Les passages très rock et garnis de choeurs délirants succèdent au élans les plus folk et bucoliques ("Le jardin des plaisirs", avec ARP String Ensemble pour tout quatuor à cordes et partition de guitare 12 cordes délicate à souhait), non sans passer par des impro jazz fusion. Le tout avec des ruptures nettes en pagaille, un son à la texture "coton" bien dosée, et, malgré son caractère parfois abrupt, un mixage qui met bien en valeur le son des guitares autant que des claviers. Ceux-ci sont prépondérants et pour notre plus grand plaisir : Audouin et Duchemann se les partagent, avec un penchant pour les effets sifflants ou kitsch (trompette-synthé, molette modulaire à gogo) que l'on aime tant. Quelques bruitages, mer, vent etc ainsi que des effets médiévaux sont à ajouter, le but étant de restituer une ambiance rurale et ensorcelée avec les moyens des années 70.

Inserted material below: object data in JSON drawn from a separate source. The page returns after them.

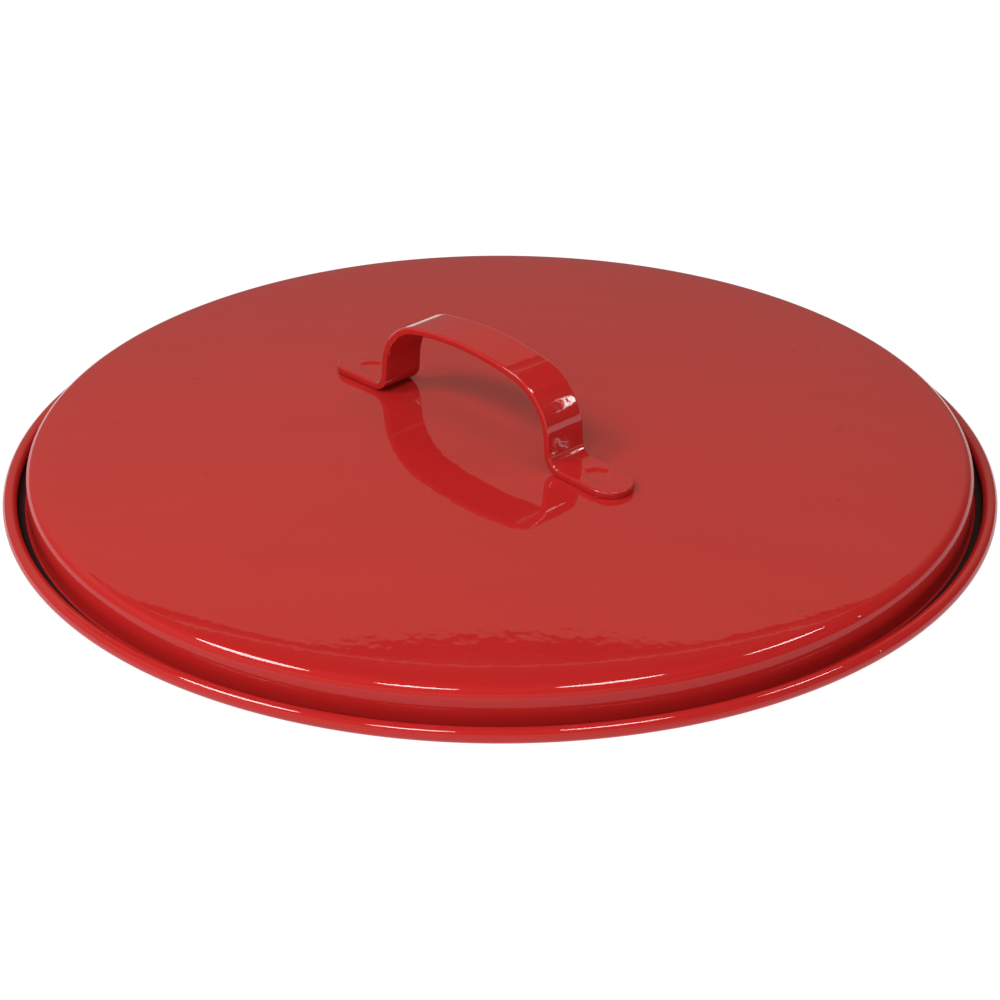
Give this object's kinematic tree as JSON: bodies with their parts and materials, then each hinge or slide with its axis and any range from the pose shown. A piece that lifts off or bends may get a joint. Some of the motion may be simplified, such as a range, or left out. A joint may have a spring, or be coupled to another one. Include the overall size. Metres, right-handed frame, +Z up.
{
  "type": "oily waste can lid",
  "caption": "Round lift-off steel lid with a gently crowned top, a short skirt, a rolled rim and a bent strap handle welded on at both feet.",
  "frame": {"origin": "on the pan's axis, in the plane that the rolled rim rests on", "axes": "+Z up along the pan's axis; the handle's length runs along X"},
  "size_m": [0.4, 0.4, 0.0631],
  "materials": {
    "red_enamel": "glossy red baked enamel with light orange peel",
    "weld_steel": "bare fused steel"
  },
  "bodies": {
    "root": {"lid_pan": "red_enamel", "handle": "red_enamel", "handle_weld_left": "weld_steel", "handle_weld_right": "weld_steel"}
  },
  "joints": []
}
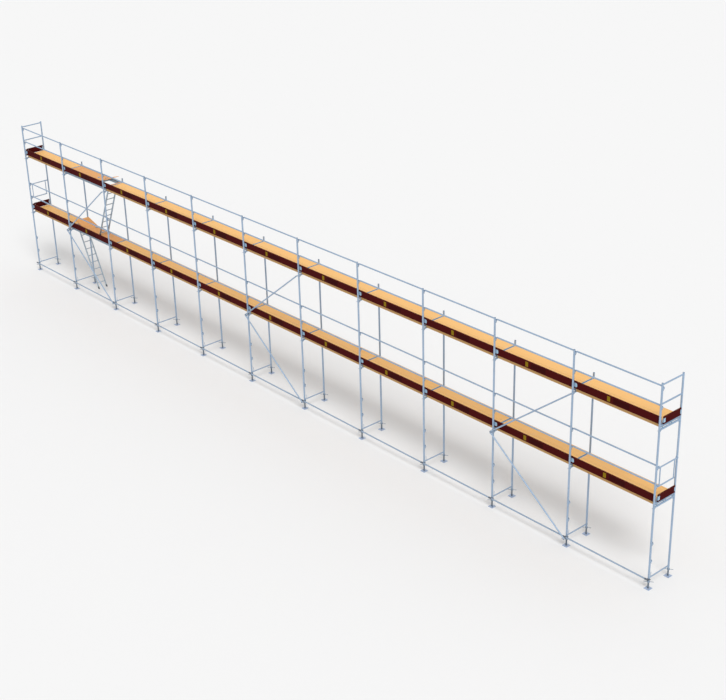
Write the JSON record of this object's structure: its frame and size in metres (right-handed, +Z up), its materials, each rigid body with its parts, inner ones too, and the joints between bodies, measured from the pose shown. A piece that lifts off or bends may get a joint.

L'histoire est celle d'un enfant de la Lune qui est bien loin de l'astre-guide que l'on connait, ici décrite comme "la plus perfide des mères". Elle l'abandonne sur Terre, il est recueilli dans un village du littoral par une vieille femme qui vit seule et l'élève. Il tombe amoureux d'une fille voisine avec qui il joue, mais son instinct maléfique refait surface, et la fille est retrouvée morte un jour. Découvrant son pouvoir de séduction, il se tourne vers la veuve du châtelain Nicolas Kremer et entraîne une sacrée pagaille. La vieille femme seule qui a élevé le garçon se trouve accusée de sorcellerie par la populace, à cause du meurtre de la voisine jamais élucidé. Elle est brûlée sous les yeux d'une Lune satisfaite, dans son penchant pour le Mal, "puits sans fond", sans "limite au plaisir de le répandre autour de soi".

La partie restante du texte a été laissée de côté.